*GIVEN INFORMATION*:
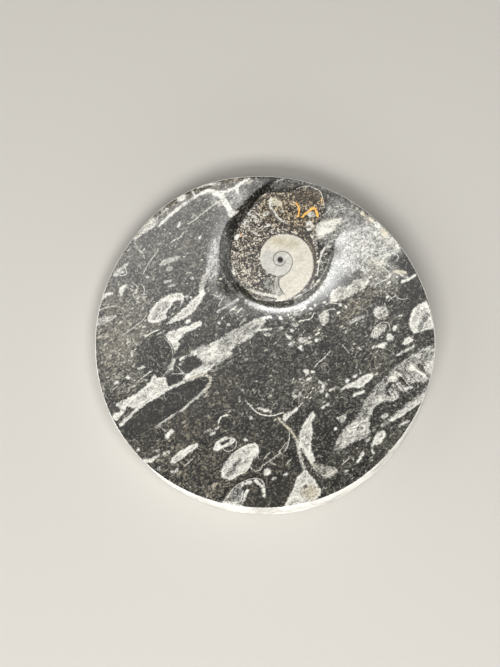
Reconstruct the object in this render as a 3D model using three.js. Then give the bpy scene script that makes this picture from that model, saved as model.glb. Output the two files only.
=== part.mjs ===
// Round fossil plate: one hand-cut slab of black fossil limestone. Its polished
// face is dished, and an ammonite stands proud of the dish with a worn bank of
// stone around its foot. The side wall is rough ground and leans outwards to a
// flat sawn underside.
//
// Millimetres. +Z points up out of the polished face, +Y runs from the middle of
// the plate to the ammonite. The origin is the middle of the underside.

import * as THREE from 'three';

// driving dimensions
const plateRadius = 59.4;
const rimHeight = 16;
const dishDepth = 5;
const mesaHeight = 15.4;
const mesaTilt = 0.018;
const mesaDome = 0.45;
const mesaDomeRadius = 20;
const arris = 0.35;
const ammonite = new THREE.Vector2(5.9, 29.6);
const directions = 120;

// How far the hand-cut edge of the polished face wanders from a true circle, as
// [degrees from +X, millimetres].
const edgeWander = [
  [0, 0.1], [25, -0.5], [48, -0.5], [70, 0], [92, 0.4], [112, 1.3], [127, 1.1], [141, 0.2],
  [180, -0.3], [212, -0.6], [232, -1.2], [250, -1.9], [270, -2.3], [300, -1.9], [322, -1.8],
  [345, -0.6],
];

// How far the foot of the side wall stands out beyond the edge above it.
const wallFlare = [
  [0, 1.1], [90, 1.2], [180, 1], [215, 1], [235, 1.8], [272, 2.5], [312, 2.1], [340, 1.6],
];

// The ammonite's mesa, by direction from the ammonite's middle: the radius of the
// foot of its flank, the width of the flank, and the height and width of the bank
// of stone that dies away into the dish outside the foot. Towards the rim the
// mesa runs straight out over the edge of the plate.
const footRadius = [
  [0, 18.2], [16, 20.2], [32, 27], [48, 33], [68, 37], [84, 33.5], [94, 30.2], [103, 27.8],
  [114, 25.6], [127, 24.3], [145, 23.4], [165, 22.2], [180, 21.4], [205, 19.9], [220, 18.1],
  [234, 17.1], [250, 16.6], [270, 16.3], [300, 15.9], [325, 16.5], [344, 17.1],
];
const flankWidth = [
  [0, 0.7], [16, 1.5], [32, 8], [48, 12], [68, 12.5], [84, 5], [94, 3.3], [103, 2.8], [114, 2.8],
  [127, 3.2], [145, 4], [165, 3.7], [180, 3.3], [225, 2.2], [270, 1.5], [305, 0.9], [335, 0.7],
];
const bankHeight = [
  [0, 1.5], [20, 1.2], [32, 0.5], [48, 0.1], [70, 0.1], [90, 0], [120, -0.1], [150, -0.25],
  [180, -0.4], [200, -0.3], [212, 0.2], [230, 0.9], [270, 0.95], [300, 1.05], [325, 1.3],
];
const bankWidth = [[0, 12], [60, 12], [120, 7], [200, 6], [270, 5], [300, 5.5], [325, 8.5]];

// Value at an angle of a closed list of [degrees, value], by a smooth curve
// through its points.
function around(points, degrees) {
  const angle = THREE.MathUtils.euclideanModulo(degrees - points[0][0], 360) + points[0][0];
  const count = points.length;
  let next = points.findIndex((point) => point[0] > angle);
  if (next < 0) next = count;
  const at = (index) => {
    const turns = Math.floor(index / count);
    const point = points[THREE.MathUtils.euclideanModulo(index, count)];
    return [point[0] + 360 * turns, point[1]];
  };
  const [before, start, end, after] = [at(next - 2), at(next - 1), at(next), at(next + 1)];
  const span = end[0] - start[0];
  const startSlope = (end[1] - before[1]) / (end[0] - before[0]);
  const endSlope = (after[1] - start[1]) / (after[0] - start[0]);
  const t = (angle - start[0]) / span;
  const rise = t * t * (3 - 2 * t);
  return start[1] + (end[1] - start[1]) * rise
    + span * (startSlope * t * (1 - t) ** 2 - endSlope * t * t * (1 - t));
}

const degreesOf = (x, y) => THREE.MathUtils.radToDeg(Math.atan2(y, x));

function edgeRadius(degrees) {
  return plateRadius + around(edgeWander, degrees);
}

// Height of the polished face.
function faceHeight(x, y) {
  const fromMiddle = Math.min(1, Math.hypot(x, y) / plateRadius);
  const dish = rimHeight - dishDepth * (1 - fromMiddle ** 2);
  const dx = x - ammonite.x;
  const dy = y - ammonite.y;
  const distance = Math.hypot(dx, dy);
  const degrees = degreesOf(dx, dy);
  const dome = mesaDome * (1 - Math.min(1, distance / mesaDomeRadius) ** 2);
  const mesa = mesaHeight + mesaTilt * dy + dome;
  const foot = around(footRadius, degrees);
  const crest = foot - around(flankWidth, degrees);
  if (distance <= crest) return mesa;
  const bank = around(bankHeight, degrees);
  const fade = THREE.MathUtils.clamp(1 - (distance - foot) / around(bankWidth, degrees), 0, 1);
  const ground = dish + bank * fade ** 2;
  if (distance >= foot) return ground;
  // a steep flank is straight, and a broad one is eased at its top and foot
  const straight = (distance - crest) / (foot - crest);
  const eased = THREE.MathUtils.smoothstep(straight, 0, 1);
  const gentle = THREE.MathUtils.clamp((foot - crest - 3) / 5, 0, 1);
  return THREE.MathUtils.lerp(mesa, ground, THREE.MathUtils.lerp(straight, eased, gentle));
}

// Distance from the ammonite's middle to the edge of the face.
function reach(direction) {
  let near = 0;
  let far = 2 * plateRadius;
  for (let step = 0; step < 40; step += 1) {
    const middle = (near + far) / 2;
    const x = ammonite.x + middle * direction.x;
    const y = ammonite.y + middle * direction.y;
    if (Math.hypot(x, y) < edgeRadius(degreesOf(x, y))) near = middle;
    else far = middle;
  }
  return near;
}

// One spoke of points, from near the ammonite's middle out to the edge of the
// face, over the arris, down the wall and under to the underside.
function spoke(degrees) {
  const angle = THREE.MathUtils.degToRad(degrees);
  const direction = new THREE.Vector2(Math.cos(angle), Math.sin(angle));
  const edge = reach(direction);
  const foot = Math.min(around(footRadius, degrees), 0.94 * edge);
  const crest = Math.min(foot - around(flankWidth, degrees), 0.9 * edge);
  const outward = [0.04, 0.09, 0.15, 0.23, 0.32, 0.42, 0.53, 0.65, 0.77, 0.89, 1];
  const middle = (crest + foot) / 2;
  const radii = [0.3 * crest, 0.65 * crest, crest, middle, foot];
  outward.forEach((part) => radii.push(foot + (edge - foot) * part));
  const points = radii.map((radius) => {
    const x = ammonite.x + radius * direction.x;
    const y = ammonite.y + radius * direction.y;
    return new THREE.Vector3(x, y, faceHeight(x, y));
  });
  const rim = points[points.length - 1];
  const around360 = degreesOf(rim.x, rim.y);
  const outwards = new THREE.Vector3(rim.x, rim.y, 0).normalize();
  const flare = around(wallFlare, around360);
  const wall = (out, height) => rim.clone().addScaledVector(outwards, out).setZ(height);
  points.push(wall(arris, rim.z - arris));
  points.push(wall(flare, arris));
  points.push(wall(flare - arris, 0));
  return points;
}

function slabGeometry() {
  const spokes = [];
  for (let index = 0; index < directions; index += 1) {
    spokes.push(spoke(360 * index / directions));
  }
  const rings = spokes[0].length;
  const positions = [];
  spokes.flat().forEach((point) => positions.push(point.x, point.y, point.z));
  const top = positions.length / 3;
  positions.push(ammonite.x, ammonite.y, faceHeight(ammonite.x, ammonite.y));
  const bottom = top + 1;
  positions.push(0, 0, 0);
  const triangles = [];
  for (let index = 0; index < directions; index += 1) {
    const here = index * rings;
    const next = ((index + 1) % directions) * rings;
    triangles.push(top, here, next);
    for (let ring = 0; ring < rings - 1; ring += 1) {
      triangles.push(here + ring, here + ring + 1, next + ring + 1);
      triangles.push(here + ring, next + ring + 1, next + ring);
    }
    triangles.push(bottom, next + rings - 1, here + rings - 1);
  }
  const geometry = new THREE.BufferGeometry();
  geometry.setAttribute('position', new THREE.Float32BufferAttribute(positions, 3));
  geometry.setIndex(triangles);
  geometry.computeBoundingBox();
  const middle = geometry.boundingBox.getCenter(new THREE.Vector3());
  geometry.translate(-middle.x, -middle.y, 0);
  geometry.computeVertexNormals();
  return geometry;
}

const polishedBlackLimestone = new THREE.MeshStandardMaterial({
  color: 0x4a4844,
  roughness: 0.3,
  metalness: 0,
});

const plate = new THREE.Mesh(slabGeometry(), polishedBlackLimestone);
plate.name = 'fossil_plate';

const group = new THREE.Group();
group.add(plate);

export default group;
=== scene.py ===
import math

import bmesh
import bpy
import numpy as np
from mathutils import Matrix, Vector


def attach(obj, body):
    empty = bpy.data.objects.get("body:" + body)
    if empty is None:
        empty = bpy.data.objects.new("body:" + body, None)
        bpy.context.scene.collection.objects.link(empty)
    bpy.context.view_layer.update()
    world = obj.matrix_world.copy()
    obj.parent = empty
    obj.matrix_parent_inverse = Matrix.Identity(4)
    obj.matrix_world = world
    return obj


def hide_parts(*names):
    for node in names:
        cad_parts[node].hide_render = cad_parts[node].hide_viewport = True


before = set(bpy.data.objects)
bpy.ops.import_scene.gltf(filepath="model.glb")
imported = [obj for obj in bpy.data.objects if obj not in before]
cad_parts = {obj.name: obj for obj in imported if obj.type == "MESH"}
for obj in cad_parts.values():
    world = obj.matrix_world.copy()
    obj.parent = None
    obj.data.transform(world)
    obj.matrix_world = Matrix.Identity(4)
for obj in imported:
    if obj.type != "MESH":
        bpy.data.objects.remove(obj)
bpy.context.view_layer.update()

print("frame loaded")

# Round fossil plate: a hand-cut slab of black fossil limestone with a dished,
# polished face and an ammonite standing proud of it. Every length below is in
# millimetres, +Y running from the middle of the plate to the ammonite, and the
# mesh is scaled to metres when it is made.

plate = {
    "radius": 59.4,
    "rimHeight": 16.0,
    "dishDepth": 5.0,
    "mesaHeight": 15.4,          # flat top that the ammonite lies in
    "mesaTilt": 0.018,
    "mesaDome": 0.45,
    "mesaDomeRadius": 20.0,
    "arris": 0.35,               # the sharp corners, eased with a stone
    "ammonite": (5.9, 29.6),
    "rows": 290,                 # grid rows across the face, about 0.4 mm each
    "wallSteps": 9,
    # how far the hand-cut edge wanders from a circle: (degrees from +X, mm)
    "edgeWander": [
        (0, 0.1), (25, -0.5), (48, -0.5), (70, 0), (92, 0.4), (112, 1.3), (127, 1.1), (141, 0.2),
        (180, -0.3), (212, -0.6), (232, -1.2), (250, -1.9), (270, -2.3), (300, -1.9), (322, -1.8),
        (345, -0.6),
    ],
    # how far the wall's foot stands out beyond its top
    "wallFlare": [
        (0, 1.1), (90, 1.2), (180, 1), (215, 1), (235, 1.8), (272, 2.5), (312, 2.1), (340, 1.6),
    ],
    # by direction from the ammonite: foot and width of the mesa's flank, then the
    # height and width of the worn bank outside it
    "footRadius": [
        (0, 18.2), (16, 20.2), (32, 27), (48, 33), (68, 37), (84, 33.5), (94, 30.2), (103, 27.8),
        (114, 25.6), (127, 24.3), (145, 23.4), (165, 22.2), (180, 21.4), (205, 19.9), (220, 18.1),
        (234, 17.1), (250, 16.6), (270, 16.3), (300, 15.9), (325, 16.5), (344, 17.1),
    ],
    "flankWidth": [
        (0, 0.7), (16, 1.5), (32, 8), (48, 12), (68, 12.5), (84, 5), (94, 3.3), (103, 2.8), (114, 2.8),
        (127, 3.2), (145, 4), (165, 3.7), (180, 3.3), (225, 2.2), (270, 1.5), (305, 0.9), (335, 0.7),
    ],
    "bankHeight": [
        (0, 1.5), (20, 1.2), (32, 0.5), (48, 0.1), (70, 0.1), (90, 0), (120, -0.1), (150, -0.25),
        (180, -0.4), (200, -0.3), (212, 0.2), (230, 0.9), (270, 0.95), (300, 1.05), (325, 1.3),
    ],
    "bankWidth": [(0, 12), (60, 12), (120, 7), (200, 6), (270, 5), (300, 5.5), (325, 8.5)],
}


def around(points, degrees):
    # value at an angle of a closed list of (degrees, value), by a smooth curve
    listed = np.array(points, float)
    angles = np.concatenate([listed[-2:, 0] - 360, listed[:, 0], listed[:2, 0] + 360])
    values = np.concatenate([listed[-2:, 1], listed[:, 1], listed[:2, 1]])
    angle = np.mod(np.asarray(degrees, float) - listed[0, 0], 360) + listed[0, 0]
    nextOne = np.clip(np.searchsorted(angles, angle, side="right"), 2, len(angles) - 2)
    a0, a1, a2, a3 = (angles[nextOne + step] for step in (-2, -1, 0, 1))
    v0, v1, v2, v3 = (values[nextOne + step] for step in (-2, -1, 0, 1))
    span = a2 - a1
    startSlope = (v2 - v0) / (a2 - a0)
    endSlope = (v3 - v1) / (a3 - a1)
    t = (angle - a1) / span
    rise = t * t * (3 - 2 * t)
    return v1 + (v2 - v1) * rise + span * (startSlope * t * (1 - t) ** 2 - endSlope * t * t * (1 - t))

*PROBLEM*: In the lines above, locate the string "Identity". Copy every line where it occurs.

*RESULT OF THE TASK*:
    obj.matrix_parent_inverse = Matrix.Identity(4)
    obj.matrix_world = Matrix.Identity(4)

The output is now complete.